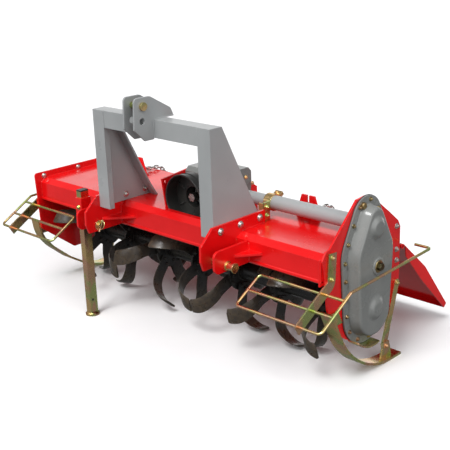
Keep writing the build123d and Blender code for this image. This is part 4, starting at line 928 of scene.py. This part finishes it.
# ---- tailboard: stiffening swages and hinge bolts -----------------------------------------------
TAIL_BENDS = (Vector((0, 0.4046, -0.1445)), Vector((0, 0.566, -0.285)), Vector((0, 0.744, -0.504)))
TAIL_OUT = Vector((0, 0.656, 0.755))        # away from the sheet between the first two
SWAGES = ((0, 0.45), (1, 0.38), (1, 0.74))  # the bend above it, its share of the way to the next
swages = Shape()
for above, share in SWAGES:
    place = TAIL_BENDS[above].lerp(TAIL_BENDS[above + 1], share)
    swages.sweep([place + RIGHT * x for x in (-0.905, -0.88, -0.5, 0.0, 0.4, 0.705, 0.73)],
                 0.0036, 12)
swages.make("tailboard_swages", red_paint, "tailboard")

hinge_bolts = Shape()
for x in (-0.845, -0.0875, 0.670):
    for aside in (-0.020, 0.020):
        bolt(hinge_bolts, (x + aside, hood_high.y, -0.128), (0, 1, 0), 7.0)
for x in (-0.911, 0.736):
    hinge_bolts.lathe((x, hinge_axis.y, hinge_axis.z), RIGHT,
                      [(0.0065, -0.003), (0.0105, -0.002), (0.0105, 0.0015), (0.0065, 0.002)])
hinge_bolts.make("hinge_bolts", bright_steel, "frame")

# ---- chains that hold the tailboard -------------------------------------------------------------
CHAIN_PITCH = 0.0225
CHAIN_WIRE = 0.0028
LINK_BEND = 0.0072          # radius of a link's ends
LINK_SHORTER = 0.0035       # a link's straight half, less than half the pitch by this
CHAIN_RUN = (               # Y, Z of the way from the hood's lug to near the tailboard's bracket
    (0.2180, -0.020), (0.2280, -0.0005), (0.2420, -0.0120), (0.290, -0.036), (0.345, -0.0385),
    (0.388, -0.066), (0.455, -0.150), (0.530, -0.225))


def smooth_line(points, pitch):
    """Places along a rounded line through the points, an odd number of even gaps near the pitch."""
    points = [Vector(p) for p in points]
    points = [2 * points[0] - points[1]] + points + [2 * points[-1] - points[-2]]
    fine = []
    for i in range(1, len(points) - 2):
        a, b, c, d = points[i - 1:i + 3]
        for step in range(24):
            t = step / 24
            fine.append(0.5 * (2 * b + (c - a) * t + (2 * a - 5 * b + 4 * c - d) * t * t
                               + (3 * b - a - 3 * c + d) * t ** 3))
    fine.append(points[-2])
    total = sum((after - before).length for before, after in zip(fine, fine[1:]))
    count = 2 * round((total / pitch - 1) / 2) + 1
    spacing = total / count
    places, gone = [fine[0]], 0.0
    for before, after in zip(fine, fine[1:]):
        length = (after - before).length
        while len(places) < count and gone + length >= spacing * len(places):
            places.append(before.lerp(after, (spacing * len(places) - gone) / length))
        gone += length
    return places + [fine[-1]]


def link(shape, start, end, turned):
    """One oval chain link between two places, flat or on edge."""
    along = (end - start).normalized()
    sideways = RIGHT if turned else along.cross(RIGHT).normalized()
    middle = (start + end) / 2
    half = (end - start).length / 2 - LINK_SHORTER
    line = []
    for i in range(20):
        angle = math.tau * i / 20
        reach = half if math.cos(angle) >= 0 else -half
        line.append(middle + along * (reach + LINK_BEND * math.cos(angle))
                    + sideways * LINK_BEND * math.sin(angle))
    shape.sweep(line, CHAIN_WIRE, 8, closed=True)


for label, x in CHAIN_X.items():
    foot = Vector((x, 0.552, -0.2655))      # where the bracket stands on the tailboard
    crown = foot + TAIL_OUT * 0.016
    run = [(x, y, z) for y, z in CHAIN_RUN] + [crown + Vector((0, 0.0026, -0.0024))]
    places = smooth_line(run, CHAIN_PITCH)
    chain = Shape()
    for i, (start, end) in enumerate(zip(places, places[1:])):
        link(chain, start, end, i % 2 == 1)
    made = chain.make("chain_" + label, bright_steel, None)
    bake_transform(made)

    loose_end = Shape()
    for i in range(2):
        start = Vector((x, 0.2165 - 0.014 * i, -0.0215 - 0.0115 * i))
        link(loose_end, start, start + Vector((0, -0.017, -0.0130 + 0.010 * i)), i % 2 == 0)
    loose_end.make("chain_end_" + label, bright_steel, "frame")

    legs = [foot + Vector((aside, 0.004, -0.005)) for aside in (-0.014, 0.014)]
    bends = [foot + Vector((aside, 0.004, 0.010)) + TAIL_OUT * 0.008 for aside in (-0.012, 0.012)]
    bracket = Shape()
    bracket.sweep([legs[0], bends[0], crown, bends[1], legs[1]], 0.0042, 10)
    bracket.make("chain_bracket_" + label, red_paint, "tailboard")

# ---- floor --------------------------------------------------------------------------------------
FLOOR_REACH = 40.0


def floor_material():
    """A pale studio floor that runs out to white."""
    g = Graph("studio_floor")
    tone = g.mix(g.spread(g.noise(3.0, 4.0), 0.3, 0.7), (0.93, 0.93, 0.93), (0.90, 0.90, 0.905))
    return g.finish(tone, 0.85, g.bump(g.noise(400.0, 2.0), 0.05, 0.0002))


ground = cad_box[0].z
floor = bpy.data.meshes.new("studio_floor")
floor.from_pydata([(x * FLOOR_REACH, y * FLOOR_REACH, ground)
                   for x, y in ((-1, -1), (1, -1), (1, 1), (-1, 1))], [], [(0, 1, 2, 3)])
floor.materials.append(floor_material())
floor_piece = add_object("studio_floor", floor)
floor_piece.visible_glossy = False
floor_piece.visible_diffuse = False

:::::

Directions: Please reproduce each line exactly as written.

Solution for this problem:
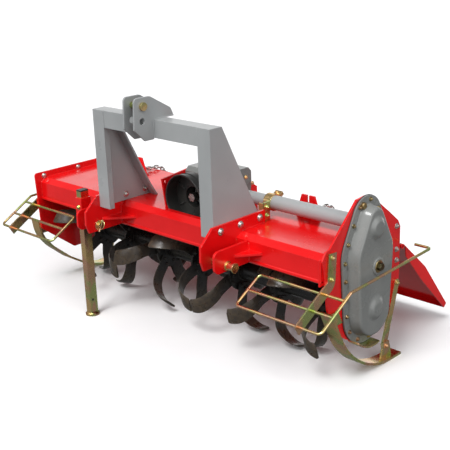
Keep writing the build123d and Blender code for this image. This is part 4, starting at line 928 of scene.py. This part finishes it.
# ---- tailboard: stiffening swages and hinge bolts -----------------------------------------------
TAIL_BENDS = (Vector((0, 0.4046, -0.1445)), Vector((0, 0.566, -0.285)), Vector((0, 0.744, -0.504)))
TAIL_OUT = Vector((0, 0.656, 0.755))        # away from the sheet between the first two
SWAGES = ((0, 0.45), (1, 0.38), (1, 0.74))  # the bend above it, its share of the way to the next
swages = Shape()
for above, share in SWAGES:
    place = TAIL_BENDS[above].lerp(TAIL_BENDS[above + 1], share)
    swages.sweep([place + RIGHT * x for x in (-0.905, -0.88, -0.5, 0.0, 0.4, 0.705, 0.73)],
                 0.0036, 12)
swages.make("tailboard_swages", red_paint, "tailboard")

hinge_bolts = Shape()
for x in (-0.845, -0.0875, 0.670):
    for aside in (-0.020, 0.020):
        bolt(hinge_bolts, (x + aside, hood_high.y, -0.128), (0, 1, 0), 7.0)
for x in (-0.911, 0.736):
    hinge_bolts.lathe((x, hinge_axis.y, hinge_axis.z), RIGHT,
                      [(0.0065, -0.003), (0.0105, -0.002), (0.0105, 0.0015), (0.0065, 0.002)])
hinge_bolts.make("hinge_bolts", bright_steel, "frame")

# ---- chains that hold the tailboard -------------------------------------------------------------
CHAIN_PITCH = 0.0225
CHAIN_WIRE = 0.0028
LINK_BEND = 0.0072          # radius of a link's ends
LINK_SHORTER = 0.0035       # a link's straight half, less than half the pitch by this
CHAIN_RUN = (               # Y, Z of the way from the hood's lug to near the tailboard's bracket
    (0.2180, -0.020), (0.2280, -0.0005), (0.2420, -0.0120), (0.290, -0.036), (0.345, -0.0385),
    (0.388, -0.066), (0.455, -0.150), (0.530, -0.225))


def smooth_line(points, pitch):
    """Places along a rounded line through the points, an odd number of even gaps near the pitch."""
    points = [Vector(p) for p in points]
    points = [2 * points[0] - points[1]] + points + [2 * points[-1] - points[-2]]
    fine = []
    for i in range(1, len(points) - 2):
        a, b, c, d = points[i - 1:i + 3]
        for step in range(24):
            t = step / 24
            fine.append(0.5 * (2 * b + (c - a) * t + (2 * a - 5 * b + 4 * c - d) * t * t
                               + (3 * b - a - 3 * c + d) * t ** 3))
    fine.append(points[-2])
    total = sum((after - before).length for before, after in zip(fine, fine[1:]))
    count = 2 * round((total / pitch - 1) / 2) + 1
    spacing = total / count
    places, gone = [fine[0]], 0.0
    for before, after in zip(fine, fine[1:]):
        length = (after - before).length
        while len(places) < count and gone + length >= spacing * len(places):
            places.append(before.lerp(after, (spacing * len(places) - gone) / length))
        gone += length
    return places + [fine[-1]]


def link(shape, start, end, turned):
    """One oval chain link between two places, flat or on edge."""
    along = (end - start).normalized()
    sideways = RIGHT if turned else along.cross(RIGHT).normalized()
    middle = (start + end) / 2
    half = (end - start).length / 2 - LINK_SHORTER
    line = []
    for i in range(20):
        angle = math.tau * i / 20
        reach = half if math.cos(angle) >= 0 else -half
        line.append(middle + along * (reach + LINK_BEND * math.cos(angle))
                    + sideways * LINK_BEND * math.sin(angle))
    shape.sweep(line, CHAIN_WIRE, 8, closed=True)


for label, x in CHAIN_X.items():
    foot = Vector((x, 0.552, -0.2655))      # where the bracket stands on the tailboard
    crown = foot + TAIL_OUT * 0.016
    run = [(x, y, z) for y, z in CHAIN_RUN] + [crown + Vector((0, 0.0026, -0.0024))]
    places = smooth_line(run, CHAIN_PITCH)
    chain = Shape()
    for i, (start, end) in enumerate(zip(places, places[1:])):
        link(chain, start, end, i % 2 == 1)
    made = chain.make("chain_" + label, bright_steel, None)
    bake_transform(made)

    loose_end = Shape()
    for i in range(2):
        start = Vector((x, 0.2165 - 0.014 * i, -0.0215 - 0.0115 * i))
        link(loose_end, start, start + Vector((0, -0.017, -0.0130 + 0.010 * i)), i % 2 == 0)
    loose_end.make("chain_end_" + label, bright_steel, "frame")

    legs = [foot + Vector((aside, 0.004, -0.005)) for aside in (-0.014, 0.014)]
    bends = [foot + Vector((aside, 0.004, 0.010)) + TAIL_OUT * 0.008 for aside in (-0.012, 0.012)]
    bracket = Shape()
    bracket.sweep([legs[0], bends[0], crown, bends[1], legs[1]], 0.0042, 10)
    bracket.make("chain_bracket_" + label, red_paint, "tailboard")

# ---- floor --------------------------------------------------------------------------------------
FLOOR_REACH = 40.0


def floor_material():
    """A pale studio floor that runs out to white."""
    g = Graph("studio_floor")
    tone = g.mix(g.spread(g.noise(3.0, 4.0), 0.3, 0.7), (0.93, 0.93, 0.93), (0.90, 0.90, 0.905))
    return g.finish(tone, 0.85, g.bump(g.noise(400.0, 2.0), 0.05, 0.0002))


ground = cad_box[0].z
floor = bpy.data.meshes.new("studio_floor")
floor.from_pydata([(x * FLOOR_REACH, y * FLOOR_REACH, ground)
                   for x, y in ((-1, -1), (1, -1), (1, 1), (-1, 1))], [], [(0, 1, 2, 3)])
floor.materials.append(floor_material())
floor_piece = add_object("studio_floor", floor)
floor_piece.visible_glossy = False
floor_piece.visible_diffuse = False